Except you can't do that anymore - there's a pesky property law in place now and what's more it's actually being enforced. Dubai's got a sparkly new property tribunal which means wronged tenants (and, yes, wronged landlords) can take their case to law quickly and get a settlement - and in the meantime property regulator RERA hears cases.
That law has two fascinating clauses. The first relates to the RERA rental calculator, a basket of average prices which is used to calculate permissible increases in rent for landlords, the 'average similar rent'.

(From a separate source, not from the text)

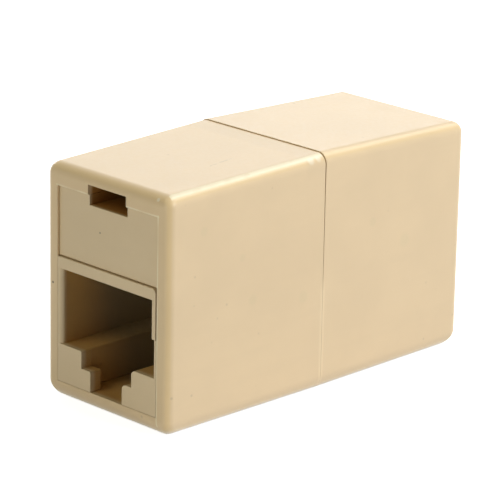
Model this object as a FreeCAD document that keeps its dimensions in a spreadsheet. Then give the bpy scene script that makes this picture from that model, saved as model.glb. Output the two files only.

Decree No. 2 of 2011 on rentals in Dubai states that increases in rent are allowed as follows:
Up to 25% below the average similar rent = no increase. 26-35% = 5% maximum increase. 36-45% = 10% increase. 46-54% = 15% increase and 55% less than the average similar rent = 20% maximum increase.
In other words, even if your property rental price is less than half the RERA calculated market average (which is itself often less than market 'asking prices'), your landlord can only increase the rental by 20%
Ah, but he can just chuck you out at the end of your rental in any case. Well, actually, no he can't.
Dubai's property law states a landlord must give a tenant 12 months' notice to vacate a property AND have good reason to do so. The usual canard is that he's moving himself or his family back in. Fine, but the law actually states he has to prove he has no suitable other property for this purpose AND if he does re-let the property, the original tenant is due compensation.
So there's actually pretty comprehensive protection in place for tenants - and it seems more and more are actually taking to seeking recourse. You'd have thought landlords would be aware of the law and take care to work within this very clear framework, but the lure of those rental increases appears to be a strong one and they're trying it on.
They're much less likely to do so when people are clearly aware of the law and their rights within it, of course.